Overwing Peacock Herl
The Sunray Shadow was created by Ray Brooks, an Englishman who fell in love with Norway’s River Laerdal back in the 1960s. It was on the Laerdal that the Sunray, originally intended as an eel imitation, began its rise to prominence and today it is to be found in most fly boxes in some shape or form. It is fair to say that Mr Brooks’ pattern is widely regarded as one of the truly great salmon flies. I also think it has the best name of any fly; Sunray Shadow has a poetic ring to it.
The original pattern used a squirrel underwing, either white tipped or brown depending on light conditions. The long flowing black wing was originally Colobus Monkey, which for obvious reasons is less commonly used today. Most versions of the Sunray I have seen are tied using various types of goat. Some tyers like long silver fox and there is also ‘Monkey substitute’ which is readily available from the usual sources online. A quick ‘google’ will reveal all. I quite like this material, it holds the shape of the wing and it wraps less than softer varieties of goat. It also has a kink in it when wet, which I like.
As for size, Sunrays tend to be on the large side, up to and beyond 5”. My pal John Veitch, of the River Lochy, loves the Sunray and I showed him some of my smaller versions earlier this spring and he was underwhelmed. I fish it with it either 3-4” wings on 1” aluminium tubes, which has borne fruit and I also like ½” plastic tubes with a 2” wing I fish these in fast water in the summer- cast square and left to swing. I accept that these might fall below the size of what might be considered a true Sunray. John’s take on it is that the fly is there to do a job; namely, wind up the fish sufficiently for it to attack. His versions tend to be more heavily dressed and have wings around 4-5”. These are cast square and stripped back across the pool or left to swing in colder water. Often a fish will either take it or surrender its location to be picked off later with a conventional fly.
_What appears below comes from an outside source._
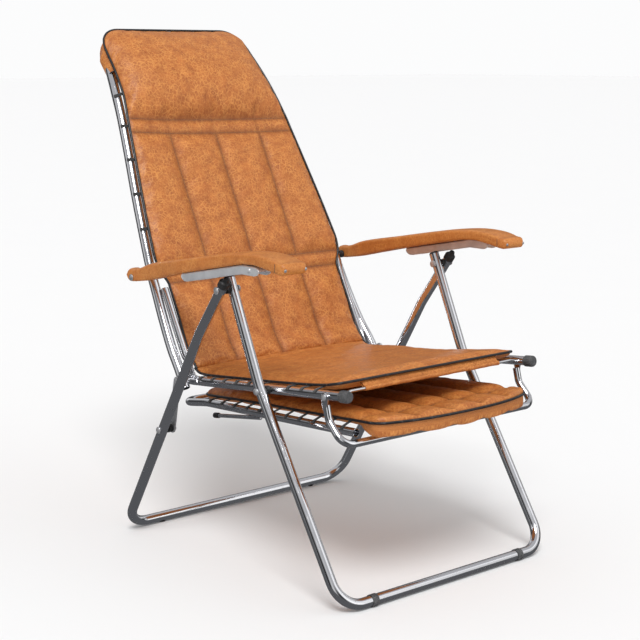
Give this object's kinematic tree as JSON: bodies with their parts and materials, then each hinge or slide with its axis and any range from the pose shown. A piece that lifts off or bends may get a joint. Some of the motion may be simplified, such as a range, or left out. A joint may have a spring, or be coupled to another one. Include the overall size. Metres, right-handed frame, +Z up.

In summer, a popular tactic for otherwise unresponsive fish is to swim a Sunray on a slow sinking line.
In the interests of balance, it is also important to note that the Sunray attracts its share of criticism. Some ghillies cannot bear the thought of it on their pools and many anglers share that view. My late father ghillied on the Lochy where it is a firm favourite and he simply couldn’t be bothered with it as it fell out with his laconic style; he doesn’t believe that stripping away furiously yields sufficient reward to justify the extra effort. Perhaps he was missing a trick, but he remained unmoved. He is not alone; I know other very good anglers who don’t fish with it for similar reasons. I have also met one or two who have an almost fanatical hatred of the fly and consider its use to be poor form. There is a view that once a pool has had a large Sunray stripped across it the residents will be scared witless and put off the take.
It is an argument that will continue to rage, alongside all the other raging arguments that make fishing huts such lively places to be. My tuppence worth is that bad casting and over wading scare more fish than a Sunray ever could. That said a little consideration can go
a long way.
A 16lbr on the Sunray for Mattias Helde at Upper Blackhall
(First Published in Trout & Salmon)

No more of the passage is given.